*Task instructions:*
Gather every line of the entries that includes the word "bending".

****************

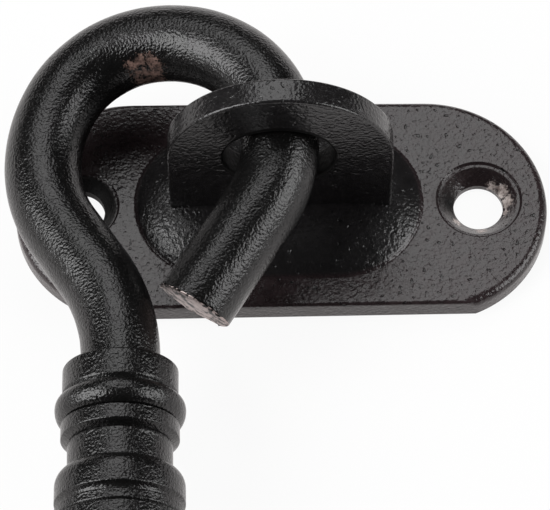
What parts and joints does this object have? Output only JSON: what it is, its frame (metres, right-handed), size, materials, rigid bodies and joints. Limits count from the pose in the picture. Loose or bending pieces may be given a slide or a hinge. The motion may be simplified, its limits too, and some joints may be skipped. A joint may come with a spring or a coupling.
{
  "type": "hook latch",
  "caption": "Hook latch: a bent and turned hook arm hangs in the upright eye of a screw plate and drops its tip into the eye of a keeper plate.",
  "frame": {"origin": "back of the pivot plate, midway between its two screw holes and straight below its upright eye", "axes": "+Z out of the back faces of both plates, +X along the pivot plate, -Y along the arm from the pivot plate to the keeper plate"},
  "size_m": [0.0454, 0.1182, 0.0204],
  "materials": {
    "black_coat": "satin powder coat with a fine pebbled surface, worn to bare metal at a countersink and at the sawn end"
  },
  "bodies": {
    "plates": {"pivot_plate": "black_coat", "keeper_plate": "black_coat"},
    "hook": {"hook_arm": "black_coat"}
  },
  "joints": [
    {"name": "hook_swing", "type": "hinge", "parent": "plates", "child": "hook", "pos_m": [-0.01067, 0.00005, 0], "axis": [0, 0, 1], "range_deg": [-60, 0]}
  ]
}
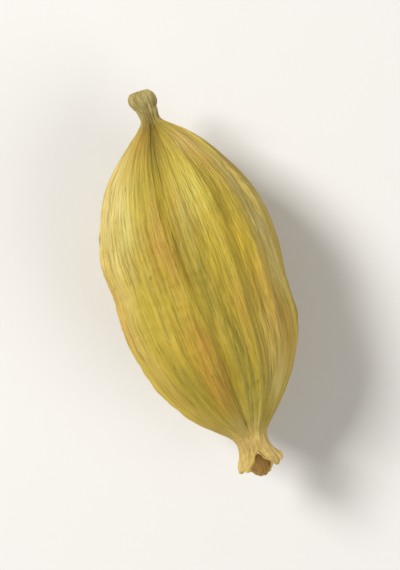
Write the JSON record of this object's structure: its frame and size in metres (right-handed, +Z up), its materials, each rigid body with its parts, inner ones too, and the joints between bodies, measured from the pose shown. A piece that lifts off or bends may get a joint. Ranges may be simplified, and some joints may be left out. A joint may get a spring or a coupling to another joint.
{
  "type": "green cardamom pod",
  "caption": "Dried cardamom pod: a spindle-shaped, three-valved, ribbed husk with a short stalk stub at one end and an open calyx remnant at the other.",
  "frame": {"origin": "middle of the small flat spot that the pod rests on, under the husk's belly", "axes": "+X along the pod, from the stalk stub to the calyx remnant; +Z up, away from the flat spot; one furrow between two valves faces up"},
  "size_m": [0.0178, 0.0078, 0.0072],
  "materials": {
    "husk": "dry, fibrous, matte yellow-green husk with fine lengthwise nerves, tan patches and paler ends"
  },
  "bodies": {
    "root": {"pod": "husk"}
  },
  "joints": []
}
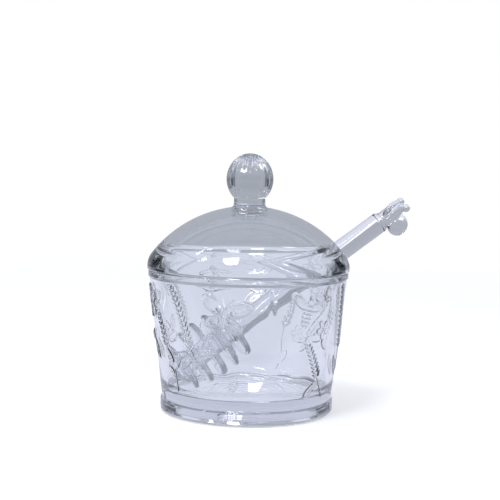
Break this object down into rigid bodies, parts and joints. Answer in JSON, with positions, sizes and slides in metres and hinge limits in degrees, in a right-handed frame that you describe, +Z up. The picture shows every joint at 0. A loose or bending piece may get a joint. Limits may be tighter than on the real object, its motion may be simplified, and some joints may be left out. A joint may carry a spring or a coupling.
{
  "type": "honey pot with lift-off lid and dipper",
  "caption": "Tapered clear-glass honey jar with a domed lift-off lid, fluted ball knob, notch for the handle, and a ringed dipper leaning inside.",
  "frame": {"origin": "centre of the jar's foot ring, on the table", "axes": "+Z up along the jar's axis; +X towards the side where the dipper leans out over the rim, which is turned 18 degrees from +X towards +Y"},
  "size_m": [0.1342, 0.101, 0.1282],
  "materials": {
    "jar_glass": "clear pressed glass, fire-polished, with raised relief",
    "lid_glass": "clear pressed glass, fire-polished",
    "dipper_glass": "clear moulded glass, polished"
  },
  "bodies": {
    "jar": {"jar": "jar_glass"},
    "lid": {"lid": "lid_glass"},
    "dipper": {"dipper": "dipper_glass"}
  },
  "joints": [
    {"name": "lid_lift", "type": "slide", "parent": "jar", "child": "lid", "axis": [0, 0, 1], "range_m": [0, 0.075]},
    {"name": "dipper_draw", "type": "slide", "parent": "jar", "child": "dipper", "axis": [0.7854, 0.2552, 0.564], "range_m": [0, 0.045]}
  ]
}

****************

*Reply:*
What parts and joints does this object have? Output only JSON: what it is, its frame (metres, right-handed), size, materials, rigid bodies and joints. Limits count from the pose in the picture. Loose or bending pieces may be given a slide or a hinge. The motion may be simplified, its limits too, and some joints may be skipped. A joint may come with a spring or a coupling.
Break this object down into rigid bodies, parts and joints. Answer in JSON, with positions, sizes and slides in metres and hinge limits in degrees, in a right-handed frame that you describe, +Z up. The picture shows every joint at 0. A loose or bending piece may get a joint. Limits may be tighter than on the real object, its motion may be simplified, and some joints may be left out. A joint may carry a spring or a coupling.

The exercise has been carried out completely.